P&R operated on what is called the grauer Kapitalmarkt, an area of finance which is legal but which is subject to little regulatory oversight.
For a long time the BaFin, Germany’s financial regulator, was only tasked with providing oversight of banks and other companies involved in financial services. A new Kleinanlegerschutzgesetz passed in 2015 extended the remit of BaFin with the aim of specifically protecting investors in the ‘grey economy’, where investors buy direct investments in concrete goods.
The agency now had the power to review the balance sheets of companies operating on the gruaer Kapitalmarkt, restrict sales of their products, or warn potential investors about measures it had taken against a suspicious company.

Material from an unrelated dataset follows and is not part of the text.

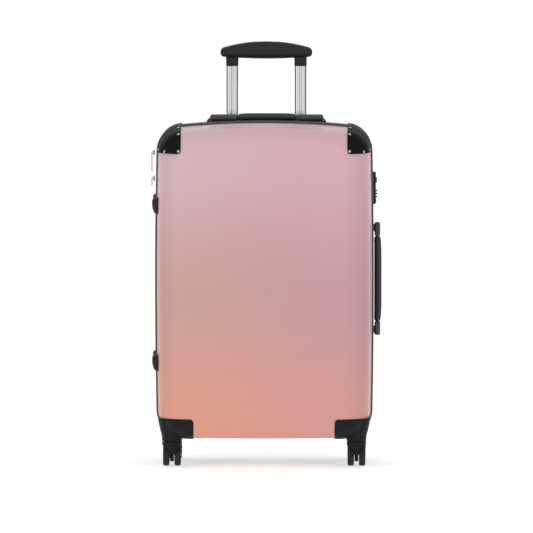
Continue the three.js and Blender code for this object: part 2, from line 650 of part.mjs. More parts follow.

But the sum of the actual work that the BaFin did against P&R can be summarized as follows: they read the investment prospectuses that they gave to potential clients. They then authorized them due to that fact that the wording conformed to regulations.
BaFin “did nothing” to look into P&R, Finanzwende complained. “They didn’t even ask critical questions of the company, let alone impose a product ban, even though there were numerous indications of problems there.”
Things could be about to change.
A law that was passed by the Bundestag earlier this year should make it harder for a scam like that carried out by P&R to happen again in the future. The law gives external auditors greater access to bank transactions carried out by companies in the grauen Kapitalmarkt.
Will that be enough to stop the P&Rs and Wirecards of the future?
Several observers say that the real problem is a culture at BaFin of passing the blame on to politicians. Understaffed and under-resourced, the agency often lacks the know-how to take on sophisticated financial criminals. But even where it has the resources, it seems reluctant to act.
The next government will be tasked with the reforming the failed agency. But finance just isn’t that sexy… it certainly isn’t going to play such a prominent role in this election as a copy-and-paste job in a politician’s book.